PayPal Here thumb-sized plug-ins and accompanying software for smartphones are free. Here was being rolled out for Apple's popular iPhones with a promise that a version for Android-powered smartphones would be available soon.

PayPal will charge merchants a flat fee amounting to 2.7 percent of each transaction.

The California-based company enticed merchants to funnel money from sales into PayPal business debit cards that give one-percent cash-back rewards for purchases, ostensibly cutting transaction fees to 1.7 percent.

PayPal Here smartphone software for customers comes with social and shopping features including finding nearby participating merchants and automatically alerting shopkeepers to their presence in stores.

"We want every PayPal user to feel like a VIP when they walk into a coffee shop," Marcus said.

Payment card data scanned into Here devices is encrypted for protection.

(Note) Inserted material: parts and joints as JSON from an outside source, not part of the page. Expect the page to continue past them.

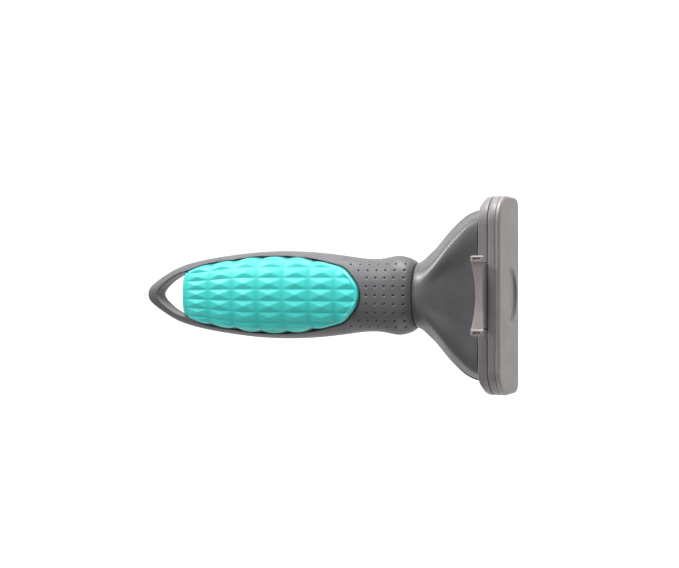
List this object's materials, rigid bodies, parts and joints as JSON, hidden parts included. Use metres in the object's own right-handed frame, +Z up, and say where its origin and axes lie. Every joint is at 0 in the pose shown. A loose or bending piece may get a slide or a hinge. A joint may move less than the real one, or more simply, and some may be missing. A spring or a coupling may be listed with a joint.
{
  "type": "deshedding tool",
  "caption": "Handheld pet deshedding comb: soft knurled grip, flared neck, fine steel comb in a slim head, sprung thumb ejector and a pull-off blade guard.",
  "frame": {"origin": "middle of the tool's box, on the table it lies on", "axes": "+X from the handle's tail to the head, +Z up through the thumb button, +Y across the head"},
  "size_m": [0.16, 0.075, 0.03],
  "materials": {
    "frame_grey": "satin soft-touch overmould with fine dimples",
    "neck_grey": "satin moulded plastic",
    "housing_grey": "satin moulded plastic",
    "inner_grey": "plain moulded plastic",
    "grip_teal": "satin soft grip with raised pyramids",
    "cover_beige": "satin moulded plastic",
    "steel": "fine brushed stainless steel"
  },
  "bodies": {
    "handle": {"handle_frame": "frame_grey", "handle_core": "inner_grey", "grip_pad_top": "grip_teal", "grip_pad_bottom": "grip_teal", "neck_upper_shell": "neck_grey", "neck_lower_shell": "neck_grey", "neck_tang": "steel", "neck_screw_1": "steel", "neck_screw_2": "steel", "head_back_housing": "housing_grey", "head_front_housing": "housing_grey", "housing_screw_1": "steel", "housing_screw_2": "steel", "housing_screw_3": "steel", "housing_screw_4": "steel", "blade": "steel", "blade_clamp_bar": "steel", "blade_rivet_1": "steel", "blade_rivet_2": "steel", "blade_rivet_3": "steel", "return_spring_left": "steel", "return_spring_right": "steel", "spring_pin_left": "steel", "spring_pin_right": "steel"},
    "ejector": {"ejector_plate": "steel", "ejector_button": "cover_beige", "button_screw_1": "steel", "button_screw_2": "steel"},
    "guard": {"blade_guard": "cover_beige"}
  },
  "joints": [
    {"name": "ejector_push", "type": "slide", "parent": "handle", "child": "ejector", "axis": [0.0698, 0, -0.9976], "range_m": [0, 0.004], "stiffness_N_per_m": 500, "springref_m": -0.004, "deforming": ["return_spring_left", "return_spring_right"]},
    {"name": "guard_pull", "type": "slide", "parent": "handle", "child": "guard", "axis": [0.0698, 0, -0.9976], "range_m": [0, 0.03]}
  ]
}
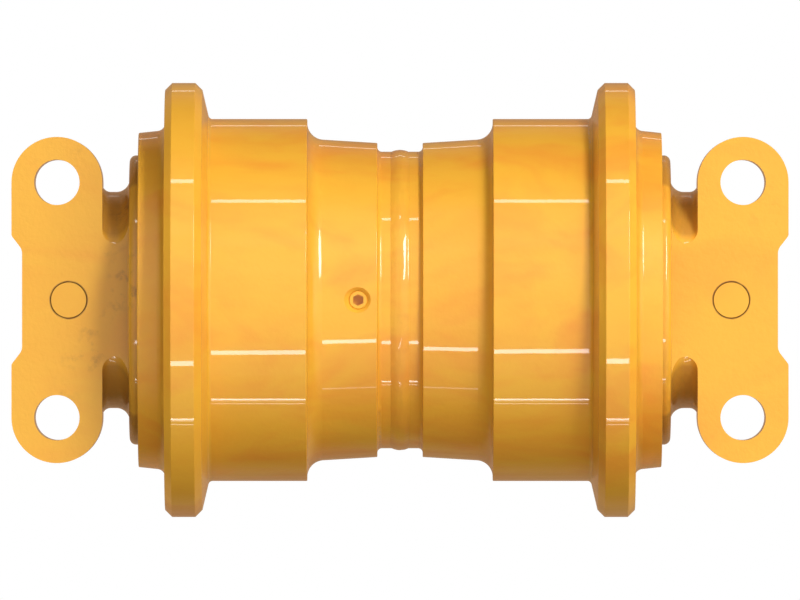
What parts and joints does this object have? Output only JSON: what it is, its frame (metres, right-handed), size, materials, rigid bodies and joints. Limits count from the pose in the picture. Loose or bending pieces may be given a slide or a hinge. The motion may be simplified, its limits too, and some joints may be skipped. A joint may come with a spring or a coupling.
{
  "type": "track roller",
  "caption": "Double-flange track roller: a welded shell turning on a fixed shaft, carried by forged end collars with flat seats and bolt ears.",
  "frame": {"origin": "on the roller's axis, midway between the two end collars", "axes": "+Y along the roller's axis towards the left collar, which is the side with the filler plug; +Z out of the collars' mounting seats, up towards the track frame; X along the track"},
  "size_m": [0.259, 0.462, 0.259],
  "materials": {
    "shell_paint": "gloss",
    "weld_paint": "gloss",
    "plug_paint": "gloss",
    "collar_paint": "gloss",
    "pin_paint": "gloss",
    "ground_steel": "ground",
    "seal_steel": "lapped",
    "bushing_bronze": "machined",
    "seal_rubber": "matte"
  },
  "bodies": {
    "shaft_and_collars": {"shaft": "ground_steel", "fixed_seal_ring_left": "seal_steel", "fixed_seal_ring_right": "seal_steel", "fixed_toric_ring_left": "seal_rubber", "fixed_toric_ring_right": "seal_rubber", "end_collar_left": "collar_paint", "end_collar_right": "collar_paint", "shaft_o_ring_left": "seal_rubber", "shaft_o_ring_right": "seal_rubber", "retaining_pin_left": "pin_paint", "retaining_pin_right": "pin_paint"},
    "roller": {"roller_shell_left": "shell_paint", "roller_shell_right": "shell_paint", "weld_seam": "weld_paint", "filler_plug": "plug_paint", "bushing_left": "bushing_bronze", "bushing_right": "bushing_bronze", "turning_seal_ring_left": "seal_steel", "turning_seal_ring_right": "seal_steel", "turning_toric_ring_left": "seal_rubber", "turning_toric_ring_right": "seal_rubber"}
  },
  "joints": [
    {"name": "roller_spin", "type": "hinge", "parent": "shaft_and_collars", "child": "roller", "pos_m": [0, 0, 0], "axis": [0, 1, 0], "continuous": true}
  ]
}
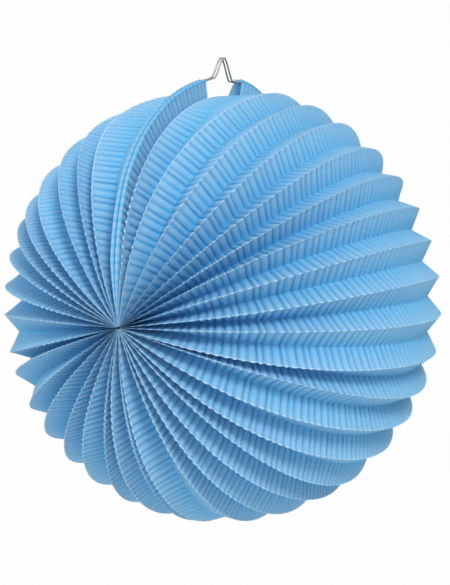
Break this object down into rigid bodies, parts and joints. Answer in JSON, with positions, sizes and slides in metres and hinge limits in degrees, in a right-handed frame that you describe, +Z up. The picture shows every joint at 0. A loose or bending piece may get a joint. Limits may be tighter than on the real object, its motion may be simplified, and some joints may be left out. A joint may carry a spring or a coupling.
{
  "type": "round paper lantern",
  "caption": "Round lantern of crimped, accordion-folded blue paper, with a wire in each top hem that rises to a peak for hanging over a mouth for a light.",
  "frame": {"origin": "the point under the two wire peaks that rests on a hook", "axes": "+Z is up, the fold axis of the ball lies along Y with the shown end towards -Y, +X is to the right when seen from -Y"},
  "size_m": [0.2498, 0.2506, 0.2665],
  "materials": {
    "paper": "matt, light blue, crimped",
    "wire": "plain drawn steel"
  },
  "bodies": {
    "root": {"right_sheet": "paper", "left_sheet": "paper", "right_wire": "wire", "left_wire": "wire"}
  },
  "joints": []
}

Dorsey's Square, based in San Francisco, has been lauded as disruptive new technology since the application and accompanying dongle, the shape of which gave the startup its name, was released in the United States in 2010.

Square charges a 2.75 percent fee, on par or lower than merchants would be charged per transaction if they went directly through credit card companies, but has the advantage of no set up costs.

By the end of last year, Square, which has plans to expand outside the United States, was used by 750,000 merchants and was handling $2 billion in transactions annually, according to chief operating officer Keith Rabois.

PayPal's Asia-Pacific chief Rupert Keeley, however, said Friday that it planned to expand there over the next 12 to 18 months.

Australia and Hong Kong are the first countries in the region to have the PayPal Here system but Keeley said it would soon be available in other markets including mainland China, where the licensing process was under way.

"We're delighted to be the first in Asia Pacific to offer this innovative mobile solution," he said, noting that Asia had a $1.3 trillion small-medium business retail market combined with rapid uptake of smart phones.

The online financial transactions company's Asia Pacific headquarters is in Singapore but it serves many of its customers in the vast region remotely through a network of six sales offices, he said.

Keeley said PayPal was "looking to expand our footprint in Asia" with the opening of new offices in several countries, including India.

Square, and now PayPal Here, eliminate the need for traditional commercial payment technology such as receipt printers and desktop credit card machines.

"The intersection of technology and traditional retail is having a bigger impact on shopping than at any point in history," eBay chief executive John Donahoe said at the Here unveiling.

"There will be a lot of change in the coming weeks and months in how consumers shop and pay."